══ DATASET RECORDS ══
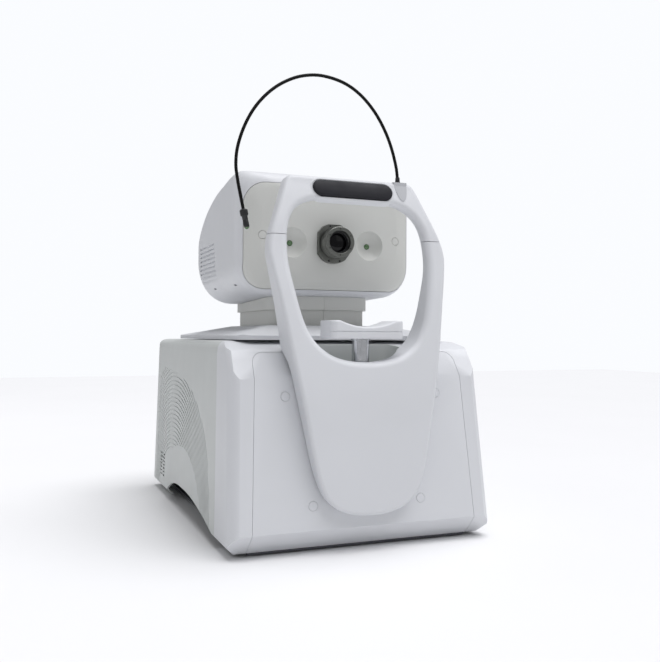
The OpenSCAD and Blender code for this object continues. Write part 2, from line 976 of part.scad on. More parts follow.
module frame_lower() {
    color(white) intersection() {
        frame_body();
        box(-200, -300, 0, 200, -100, seam_z - 0.4);
    }
}

// The tongue-shaped grey insert that the gooseneck plugs into
module socket_shape(grow) {
    along_y(-212, socket_back + grow) intersection() {
        translate([socket_x, 456]) polygon(concat(
            bezier([-9.6 - grow, 8], [-8 - grow, -6], [-6 - grow, -17 - grow], [0, -18.5 - grow], 8),
            bezier([0, -18.5 - grow], [6 + grow, -17 - grow], [8 + grow, -6], [9.6 + grow, 8], 8)));
        translate([socket_x - 40, 400]) square([80, 63.9]);
    }
}

module frame_cap() {
    color(white) difference() {
        intersection() {
            frame_body();
            box(-200, -300, seam_z, 200, -100, 480);
        }
        pad_place() translate([0, 0, -9]) linear_extrude(40)
            stadium(pad_length / 2 + 5.3, pad_half_h + 4.8);
        socket_shape(0.15);
    }
}

// Local frame on the leaning front of the cap: local Z points at the patient
module pad_place() {
    translate([0, pad_y, pad_z]) rotate([90 - cap_lean, 0, 0]) children();
}

module forehead_bracket() {
    color(white) pad_place() difference() {
        translate([0, 0, -8.7]) linear_extrude(11) stadium(pad_length / 2 + 5, pad_half_h + 4.5);
        translate([0, 0, -4]) linear_extrude(20) stadium(pad_length / 2 + 0.3, pad_half_h + 0.3);
    }
}

module forehead_pad() {
    color(dark) pad_place() translate([0, 0, -3.9]) linear_extrude(10) stadium(pad_length / 2, pad_half_h);
}

module lamp_socket() {
    color(shade) difference() {
        intersection() {
            socket_shape(0);
            along_x(150) polygon(concat(
                [for (p = frame_front) [p[0] - 0.6, p[1]]], [[-150, 468], [-150, 40]]));
        }
        translate([socket_x, socket_y, socket_z - 17]) cylinder(r = neck_r + 0.4 + running_gap, h = 60);
    }
}

// ---------- chin rest ----------

collar_r = 17;

module chin_drive() {
    color(dark) translate([0, chin_y, 0]) difference() {
        union() {
            translate([0, 0, 120]) cylinder(r = 16, h = well_floor - cover_wall - 120 - 0.1);
            translate([0, 0, well_floor + 0.1]) cylinder(r = collar_r, h = 5.5);
            translate([0, 0, 120]) cylinder(r = post_r + 3.9, h = well_floor - 118);
        }
        translate([0, 0, 124]) cylinder(r = post_r + running_gap, h = 200);
    }
}

chin_front = -257;
chin_back = -210;
chin_top = 279.5;
scoop_r = 92;
post_low = 182;
scoop_depth = 8;

module chin_rest() {
    half = chin_width / 2;
    color(white) difference() {
        translate([0, 0, chin_bottom]) linear_extrude(chin_top - chin_bottom)
            rounded_square(-half, chin_front, half, chin_back, 7);
        along_y(-300, -200) translate([0, chin_top - scoop_depth + scoop_r]) circle(scoop_r, $fn = 128);
        translate([0, 0, chin_bottom + 9]) linear_extrude(0.8) difference() {
            square(400, center = true);
            rounded_square(-half + 0.8, chin_front + 0.8, half - 0.8, chin_back - 0.8, 6.2);
        }
        translate([0, chin_y, 0]) cylinder(r = post_r, h = chin_bottom + 5);
    }
    color(metal) translate([0, chin_y, post_low]) cylinder(r = post_r, h = chin_bottom + 5 - post_low);
}

// ---------- gooseneck lamp ----------

// Centre line of the gooseneck in the X-Z plane, from the socket over to the lamp
route = [
    [socket_x, 468], [67.5, 486], [60, 512], [49, 536], [34, 558], [14, 577], [-10, 589.5], [-40, 594.5],
    [-67, 590.5], [-91, 579.5], [-111, 564], [-128, 544], [-141, 520], [-149.5, 494], [-151.8, 472],
    [-149.4, 452], [-145.8, 434], [-142, 416]];
bends = [6, 12];
bend_gap = 0.45;
ring_sides = 10;

function node_at(i) = route[max(0, min(len(route) - 1, i))];

// Point on the smooth curve through the route; whole values of t are the route's points
function on_route(t) = let (i = min(floor(t), len(route) - 2), u = t - i,
    a = node_at(i - 1), b = node_at(i), c = node_at(i + 1), d = node_at(i + 2))
    0.5 * (2 * b + (c - a) * u + (2 * a - 5 * b + 4 * c - d) * u * u + (3 * b - a - 3 * c + d) * u * u * u);

function heading(t) = let (e = 0.01, d = on_route(min(t + e, len(route) - 1)) - on_route(max(t - e, 0)))
    d / norm(d);

module hose(t0, t1, steps, r) {
    rings = [for (k = [0 : steps]) let (t = t0 + (t1 - t0) * k / steps, p = on_route(t), h = heading(t))
        [for (j = [0 : ring_sides - 1]) let (a = 360 * j / ring_sides)
            [p[0] + r * cos(a) * h[1], socket_y + r * sin(a), p[1] - r * cos(a) * h[0]]]];
    n = ring_sides;
    polyhedron(
        points = [for (ring = rings, p = ring) p],
        faces = concat(
            [[for (j = [0 : n - 1]) j]],
            [for (k = [0 : steps - 1], j = [0 : n - 1])
                [k * n + j, (k + 1) * n + j, (k + 1) * n + (j + 1) % n, k * n + (j + 1) % n]],
            [[for (j = [n - 1 : -1 : 0]) steps * n + j]]));
}

function step_of(i) = bend_gap / norm(on_route(i + 0.5) - on_route(i)) / 2;

module gooseneck_root() {
    color(black) {
        hose(0, bends[0] - step_of(bends[0]), 14, neck_r);
        translate([socket_x, socket_y, socket_z - 16]) cylinder(r = neck_r + 0.4, h = 17);
    }
}

module gooseneck_middle() {
    color(black) hose(bends[0] + step_of(bends[0]), bends[1] - step_of(bends[1]), 14, neck_r);
}

module gooseneck_tip() {
    color(black) hose(bends[1] + step_of(bends[1]), len(route) - 1, 12, neck_r);
}

lamp_length = 21;

module lamp_head() {
    end = route[len(route) - 1];
    turn = atan2(heading(len(route) - 1)[0], -heading(len(route) - 1)[1]);
    color(black) translate([end[0], socket_y, end[1]]) rotate([0, 180 - turn, 0]) {
        translate([0, 0, 0.1]) cylinder(r = lamp_r + 1.4, h = 8);
        translate([0, 0, 7]) cylinder(r = lamp_r, h = lamp_length - 7);
        translate([0, 0, lamp_length]) sphere(lamp_r);
    }
}

base_plate();
feet();
front_housing();
left_side_cover();
right_side_cover();
top_deck();
rear_cover();
access_panel();
panel_plugs();
chin_well();
power_inlet();
power_rocker();
signal_sockets();
power_supply();
main_board();
fan_frame();
fan_rotor();
y_rail_blocks();
y_rails();
y_motor();
y_screw();
y_carriage();
x_rails();
x_motor();
x_screw();
x_carriage();
column_tube();
z_motor();
z_screw();
stage_cover();
lower_neck_left();
lower_neck_right();
column_piston();
upper_neck_left();
upper_neck_right();
head_shell();
head_front_cover();
head_plugs();
optical_bench();
objective_flange();
objective_barrel();
objective_screws();
objective_lens();
pupil_windows();
relay_tube();
camera_module();
display_panel();
focus_rods();
focus_carriage();
frame_lower();
frame_cap();
forehead_bracket();
forehead_pad();
lamp_socket();
chin_drive();
chin_rest();
gooseneck_root();
gooseneck_middle();
gooseneck_tip();
lamp_head();
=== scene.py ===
"""Looks for the table-top fundus camera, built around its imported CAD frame.

Lengths in this file are written in millimetres, as in the CAD source, and turned into metres by mm().
X is right, +Y is the operator's side and +Z is up.
"""
import json
import math

import bmesh
import bpy
from mathutils import Matrix, Vector


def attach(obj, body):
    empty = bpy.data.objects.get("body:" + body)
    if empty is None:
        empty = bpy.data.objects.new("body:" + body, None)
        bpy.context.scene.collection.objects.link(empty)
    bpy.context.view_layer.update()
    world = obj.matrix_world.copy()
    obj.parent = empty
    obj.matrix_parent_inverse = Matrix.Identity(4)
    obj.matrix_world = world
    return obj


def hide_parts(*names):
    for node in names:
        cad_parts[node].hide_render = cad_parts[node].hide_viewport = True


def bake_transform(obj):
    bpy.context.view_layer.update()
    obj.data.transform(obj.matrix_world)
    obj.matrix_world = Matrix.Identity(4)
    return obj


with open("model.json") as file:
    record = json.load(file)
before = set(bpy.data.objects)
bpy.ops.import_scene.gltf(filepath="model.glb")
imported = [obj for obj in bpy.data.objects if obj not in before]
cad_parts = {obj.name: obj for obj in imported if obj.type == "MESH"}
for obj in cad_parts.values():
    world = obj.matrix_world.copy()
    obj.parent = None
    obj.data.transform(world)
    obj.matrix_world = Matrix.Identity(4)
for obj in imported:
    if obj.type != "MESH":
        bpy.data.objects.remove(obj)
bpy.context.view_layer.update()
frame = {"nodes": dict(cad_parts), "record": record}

MM = 0.001


def mm(point):
    """A point in millimetres as a vector in metres."""
    return Vector(point) * MM


# ---------- camera, floor and lights ----------

# Metres, degrees and millimetres of focal length
CAMERA_PLACE = (-0.4062, -1.148, 0.261)
CAMERA_YAW = 21.685
CAMERA_PITCH = 0.317
CAMERA_ROLL = 0.258
LENS = 43.44
SENSOR_WIDTH = 36
# The sky's strength as a light, and as the plain backdrop that the camera sees
SKY_FILL = 0.34
SKY_SEEN = 1.0
SKY_COLOUR = (0.96, 0.975, 1.0)
SUN_FROM = (0.22, -0.12, 1.0)
SUN_STRENGTH = 2.9
SUN_SPREAD = 55
SUN_COLOUR = (0.975, 0.975, 1.0)
# Two weak panels, in metres and watts, both turned towards the object's middle
PANEL_AIM = (0, 0, 0.3)
PANEL_SIZE = (1.2, 1.2)
PANELS = {"front_right": ((1.1, -1.7, 1.3), 1.5), "back_left": ((-1.6, 1.2, 1.2), 3)}
FLOOR_HALF = 4000
FLOOR_DROP = 0.6


def turned_axes(yaw, pitch, roll):
    """Right, up and forward directions of a level camera that is then turned, pitched and rolled."""
    yaw, pitch, roll = (math.radians(a) for a in (yaw, pitch, roll))
    right = Vector((math.cos(yaw), -math.sin(yaw), 0))
    level = Vector((math.sin(yaw), math.cos(yaw), 0))
    rise = Vector((0, 0, 1))
    forward = level * math.cos(pitch) + rise * math.sin(pitch)
    up = rise * math.cos(pitch) - level * math.sin(pitch)
    cos, sin = math.cos(roll), math.sin(roll)
    return right * cos + up * sin, up * cos - right * sin, forward


def add_camera():
    data = bpy.data.cameras.new("view")
    data.lens = LENS
    data.sensor_width = SENSOR_WIDTH
    data.clip_end = 50
    camera = bpy.data.objects.new("view", data)
    right, up, forward = turned_axes(CAMERA_YAW, CAMERA_PITCH, CAMERA_ROLL)
    turn = Matrix((right, up, -forward)).transposed().to_4x4()
    camera.matrix_world = Matrix.Translation(CAMERA_PLACE) @ turn
    bpy.context.scene.collection.objects.link(camera)
    bpy.context.scene.camera = camera


def add_panel(name, place, power):
    data = bpy.data.lights.new(name, "AREA")
    data.shape = "RECTANGLE"
    data.size, data.size_y = PANEL_SIZE
    data.energy = power
    light = bpy.data.objects.new(name, data)
    light.location = place
    light.rotation_euler = (Vector(PANEL_AIM) - Vector(place)).to_track_quat("-Z", "Y").to_euler()
    bpy.context.scene.collection.objects.link(light)


def add_sun():
    """One very wide, soft light from above, ahead of the object and a little to its right."""
    data = bpy.data.lights.new("sky_panel", "SUN")
    data.energy = SUN_STRENGTH
    data.angle = math.radians(SUN_SPREAD)
    data.color = SUN_COLOUR
    light = bpy.data.objects.new("sky_panel", data)
    light.rotation_euler = Vector(SUN_FROM).to_track_quat("Z", "Y").to_euler()
    bpy.context.scene.collection.objects.link(light)


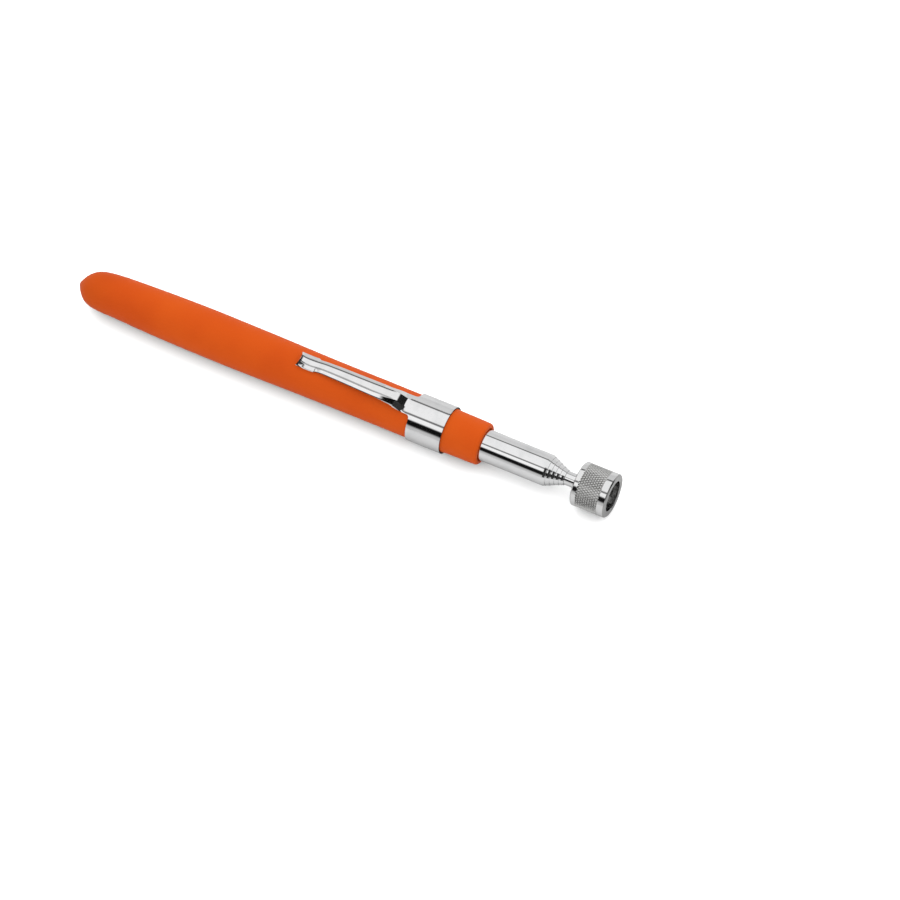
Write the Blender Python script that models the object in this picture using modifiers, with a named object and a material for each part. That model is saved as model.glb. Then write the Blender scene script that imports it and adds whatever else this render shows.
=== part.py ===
"""Telescoping magnetic pick-up tool with a vinyl sleeve grip and a pocket clip.

World units are metres, +Z up.  +X runs along the tool towards the magnet, +Z
points to the clip, and the origin is the centre of the magnet's working face.
Sizes below are in millimetres.  A station is a place along the tool: the closed
end of the grip is at 2.27 and the magnet's face at 166.3.  "Front" is the
magnet end, "rear" the grip end.
"""
import math

import bmesh
import bpy
from mathutils import Vector

MM = 0.001
MAGNET_FACE = 166.3         # station of the world origin

# Facets around the axis
FINE = 48                   # outer turned parts
INNER = 32                  # nested sections and parts in the head
HEAD_FACETS = 80
ARC_STEPS = 4               # segments in a rounded edge

# Outer tube
TUBE_R = 4.5
TUBE_WALL = 0.40
TUBE_BORE_R = TUBE_R - TUBE_WALL
TUBE_MOUTH = 149.05
TUBE_TAIL = 9.1

# Nested sections: four tubes and the rod, each one step thinner
RADIUS_STEP = 0.5
STAGE_WALL = 0.35
STAGE_MOUTHS = (150.2, 151.32, 152.52, 153.8)
STAGE_R = [TUBE_R - RADIUS_STEP * (i + 1) for i in range(len(STAGE_MOUTHS))]
ROD_R = STAGE_R[-1] - RADIUS_STEP
ROD_FRONT = 159.2
STAGE_STEP = 6.0            # each section seats this far ahead of the one outside

# Rolled mouths
MOUTH_GAP = 0.05            # radial clearance to the next section
LIP_LEN = 0.55
LIP_FLAT = 0.13             # radial width of the flat front edge
LIP_TAPER = 0.15            # length over which the bore closes in
LIP_SETBACK = 0.02          # the bore's edge lies this far behind the front

# Swaged grooves and friction shims
GROOVE_DEPTH = 0.25
GROOVE_LEN = 4.8
FLARE_LEN = 0.8
FLARE_STEP = 0.12           # length of the step from flare to groove
SHOULDER = 0.30
SHIM_LEN = 4.55
SHIM_SETBACK = 0.1          # from the groove's rear end
SHIM_GAP = 0.02
SHIM_SLOT = 0.30            # gap between the two half shells of a pair
SHIM_TAPER_LEN = 0.3
SHIM_TAPER = 0.12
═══
- **PROBLEM**:
Print exactly, and only, the lines beginning at the top of the listing and ending at the line with "collar_r = 17;".

- **FULL OUTPUT**:
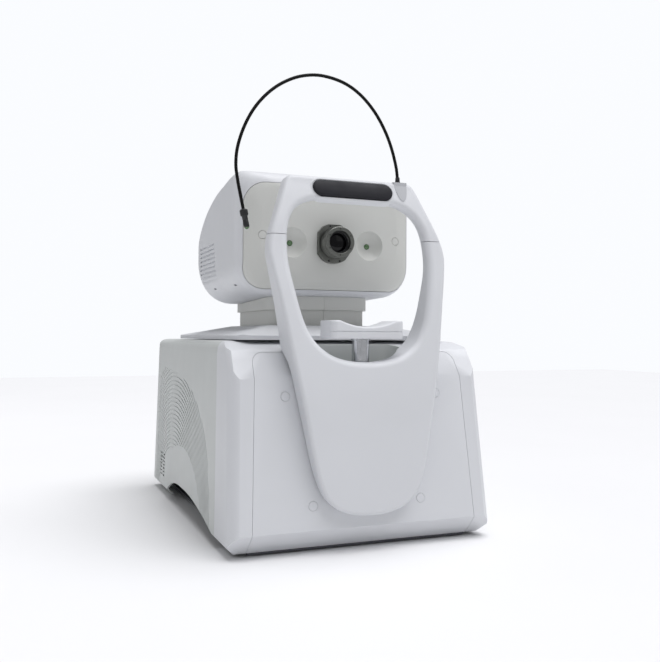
The OpenSCAD and Blender code for this object continues. Write part 2, from line 976 of part.scad on. More parts follow.
module frame_lower() {
    color(white) intersection() {
        frame_body();
        box(-200, -300, 0, 200, -100, seam_z - 0.4);
    }
}

// The tongue-shaped grey insert that the gooseneck plugs into
module socket_shape(grow) {
    along_y(-212, socket_back + grow) intersection() {
        translate([socket_x, 456]) polygon(concat(
            bezier([-9.6 - grow, 8], [-8 - grow, -6], [-6 - grow, -17 - grow], [0, -18.5 - grow], 8),
            bezier([0, -18.5 - grow], [6 + grow, -17 - grow], [8 + grow, -6], [9.6 + grow, 8], 8)));
        translate([socket_x - 40, 400]) square([80, 63.9]);
    }
}

module frame_cap() {
    color(white) difference() {
        intersection() {
            frame_body();
            box(-200, -300, seam_z, 200, -100, 480);
        }
        pad_place() translate([0, 0, -9]) linear_extrude(40)
            stadium(pad_length / 2 + 5.3, pad_half_h + 4.8);
        socket_shape(0.15);
    }
}

// Local frame on the leaning front of the cap: local Z points at the patient
module pad_place() {
    translate([0, pad_y, pad_z]) rotate([90 - cap_lean, 0, 0]) children();
}

module forehead_bracket() {
    color(white) pad_place() difference() {
        translate([0, 0, -8.7]) linear_extrude(11) stadium(pad_length / 2 + 5, pad_half_h + 4.5);
        translate([0, 0, -4]) linear_extrude(20) stadium(pad_length / 2 + 0.3, pad_half_h + 0.3);
    }
}

module forehead_pad() {
    color(dark) pad_place() translate([0, 0, -3.9]) linear_extrude(10) stadium(pad_length / 2, pad_half_h);
}

module lamp_socket() {
    color(shade) difference() {
        intersection() {
            socket_shape(0);
            along_x(150) polygon(concat(
                [for (p = frame_front) [p[0] - 0.6, p[1]]], [[-150, 468], [-150, 40]]));
        }
        translate([socket_x, socket_y, socket_z - 17]) cylinder(r = neck_r + 0.4 + running_gap, h = 60);
    }
}

// ---------- chin rest ----------

collar_r = 17;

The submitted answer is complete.